Qualcuno, quando saprà che ieri sera mi sono concesso il lusso di vedere su Rai Storia “I Miserabili”, potrebbe pensare che anche questo vecchio prete si lasci andare al divertimento o quantomeno cominci a perdere tempo. Le cose sono andate così. Dopo cena, quando come ogni sera ho acceso il televisore, il film era già cominciato ma ho capito quasi subito che si trattava della versione cinematografica del famoso romanzo di Victor Hugo “I Miserabili”.
Il film era vecchiotto, lento, spesso scontato e di maniera ma l’ho visto ugualmente fino alla fine per due motivi.

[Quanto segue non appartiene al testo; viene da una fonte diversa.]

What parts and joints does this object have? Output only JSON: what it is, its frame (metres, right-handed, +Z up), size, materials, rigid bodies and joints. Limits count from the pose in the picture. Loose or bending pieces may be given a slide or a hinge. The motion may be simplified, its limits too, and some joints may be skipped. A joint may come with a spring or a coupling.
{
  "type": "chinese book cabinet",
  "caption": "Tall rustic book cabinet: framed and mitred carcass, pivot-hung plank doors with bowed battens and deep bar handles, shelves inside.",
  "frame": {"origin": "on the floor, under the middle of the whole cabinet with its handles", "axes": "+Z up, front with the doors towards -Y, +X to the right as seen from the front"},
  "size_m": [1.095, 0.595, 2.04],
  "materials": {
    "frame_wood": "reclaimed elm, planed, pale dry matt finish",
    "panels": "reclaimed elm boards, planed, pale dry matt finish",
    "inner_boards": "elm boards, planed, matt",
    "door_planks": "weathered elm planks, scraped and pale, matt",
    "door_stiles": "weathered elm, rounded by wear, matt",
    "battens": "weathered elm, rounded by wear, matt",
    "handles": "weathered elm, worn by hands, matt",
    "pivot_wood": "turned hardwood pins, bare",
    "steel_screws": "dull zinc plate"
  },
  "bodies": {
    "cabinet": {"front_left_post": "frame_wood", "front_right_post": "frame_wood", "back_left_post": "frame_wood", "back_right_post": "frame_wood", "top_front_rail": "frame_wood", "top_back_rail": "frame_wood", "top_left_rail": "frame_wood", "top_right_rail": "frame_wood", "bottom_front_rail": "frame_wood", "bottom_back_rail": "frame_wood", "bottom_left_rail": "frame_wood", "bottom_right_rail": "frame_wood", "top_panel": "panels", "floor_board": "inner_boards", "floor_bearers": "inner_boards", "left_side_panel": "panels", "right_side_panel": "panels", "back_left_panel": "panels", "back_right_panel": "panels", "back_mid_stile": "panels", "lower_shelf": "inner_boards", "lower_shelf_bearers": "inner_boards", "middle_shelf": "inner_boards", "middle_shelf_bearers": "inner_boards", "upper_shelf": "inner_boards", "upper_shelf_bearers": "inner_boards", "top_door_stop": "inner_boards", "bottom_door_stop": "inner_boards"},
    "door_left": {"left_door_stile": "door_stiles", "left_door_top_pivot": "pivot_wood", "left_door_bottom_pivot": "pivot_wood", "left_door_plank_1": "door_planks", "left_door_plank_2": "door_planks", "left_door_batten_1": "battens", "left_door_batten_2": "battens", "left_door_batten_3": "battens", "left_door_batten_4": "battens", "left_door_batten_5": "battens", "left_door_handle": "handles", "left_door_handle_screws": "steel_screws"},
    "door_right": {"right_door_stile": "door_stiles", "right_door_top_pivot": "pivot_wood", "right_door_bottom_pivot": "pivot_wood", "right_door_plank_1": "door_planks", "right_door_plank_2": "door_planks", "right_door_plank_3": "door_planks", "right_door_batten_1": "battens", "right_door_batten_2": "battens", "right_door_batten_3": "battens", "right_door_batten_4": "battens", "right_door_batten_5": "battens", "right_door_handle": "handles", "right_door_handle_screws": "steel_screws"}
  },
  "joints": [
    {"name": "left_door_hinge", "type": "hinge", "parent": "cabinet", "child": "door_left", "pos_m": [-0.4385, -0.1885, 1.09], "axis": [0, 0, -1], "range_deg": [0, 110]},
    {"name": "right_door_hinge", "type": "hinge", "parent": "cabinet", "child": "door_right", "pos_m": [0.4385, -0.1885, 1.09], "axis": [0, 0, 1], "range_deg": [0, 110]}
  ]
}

Sapevo che il romanzo del grande scrittore, esponente di punta del romanticismo francese, in un primo momento era stato messo all’indice dal Santo Uffizio e, anche se poi era stato riabilitato, mi interessava conoscere il motivo per cui la Chiesa, o meglio certi uomini di chiesa, ne avevano proibito la lettura ai cristiani. Ho seguito il film con attenzione ma non sono riuscito a capire il motivo per cui la Chiesa fosse stata tanto severa dal momento che il messaggio del romanziere francese mi è parso assolutamente positivo e perfettamente in linea con quello di Cristo. Sono arrivato alla conclusione che il protagonista, l’ex ergastolano redento, possa essere additato come un vero cristiano mentre l’ispettore di polizia, che rappresenta la moralità laica, esprime il peggio di un legalismo purtroppo ancora molto presente nella cultura laico-radicale e in certi apparati non solo dello Stato ma anche della Chiesa.

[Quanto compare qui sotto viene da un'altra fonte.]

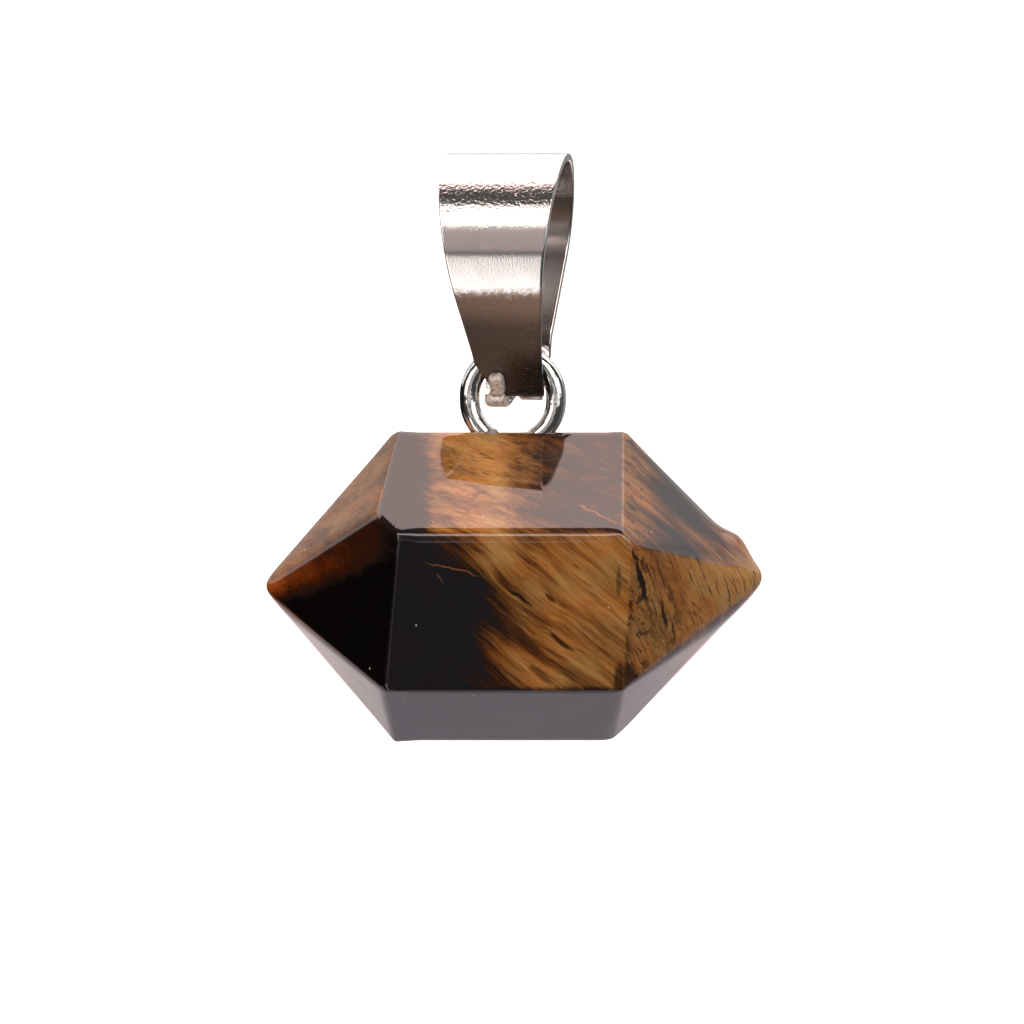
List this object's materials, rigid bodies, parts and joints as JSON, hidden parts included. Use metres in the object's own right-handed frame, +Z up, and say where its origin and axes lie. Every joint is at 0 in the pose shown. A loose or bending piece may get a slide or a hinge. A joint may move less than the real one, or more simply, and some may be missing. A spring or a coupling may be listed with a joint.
{
  "type": "tiger eye pendant",
  "caption": "Hexagonal double-pointed polished stone, lying level, set on a small wire ring that hangs in a folded and tapered steel strip bail.",
  "frame": {"origin": "inside the top of the bail's loop, where the cord or chain that carries the pendant lies", "axes": "+Z up, +X along the stone towards its blunter tip, front at -Y"},
  "size_m": [0.023, 0.0131, 0.0278],
  "materials": {
    "satin_steel": "stainless strip, satin polished, with a fine speckle along the strip and a few light scratches",
    "polished_steel": "round stainless wire, polished bright",
    "tiger_eye": "tiger eye quartz, cut and polished glassy, silky golden brown fibres beside near-black bands"
  },
  "bodies": {
    "bail": {"bail": "satin_steel"},
    "drop": {"ring": "polished_steel", "stone": "tiger_eye"}
  },
  "joints": [
    {"name": "drop_swing", "type": "hinge", "parent": "bail", "child": "drop", "pos_m": [0, 0.00051, -0.00968], "axis": [0.9986, -0.0523, 0], "range_deg": [-25, 25]}
  ]
}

Il secondo motivo, che mi ha trattenuto davanti allo schermo fino a mezzanotte, è stato il desiderio di vedere tutto il film di cui fino a quel momento avevo visto più volte solo il primo tempo. Nella prima parte viene presentato il famosissimo episodio dell’ergastolano in fuga, braccato dalla polizia e accolto con tanta bontà dal santo Vescovo. L’ergastolano nonostante abbia incontrato un uomo di fede e di carità, durante la notte lo deruba dell’argenteria ma quando, riacciuffato dagli sgherri, viene riportato dal Vescovo con la refurtiva questi non solo non lo accusa ma arriva al punto di consegnargli anche il candelabro che a suo dire il ladro si era dimenticato di prendere. La seconda parte del film viaggia sulla stessa linea della prima e mette in luce che nella Chiesa vi sono stati e vi sono ancora “fedeli” formali che della carità cristiana non solo non hanno capito niente ma anzi sembrano perfino irritati con quei cristiani che prendono sul serio il messaggio di Gesù.
Ieri sera, mentre guardavo il film, mi è sembrato che il comportamento, da vero cristiano, dell’ergastolano redento negli ultimi anni della sua vita ben si accordi con il messaggio e con l’esempio di Papa Francesco.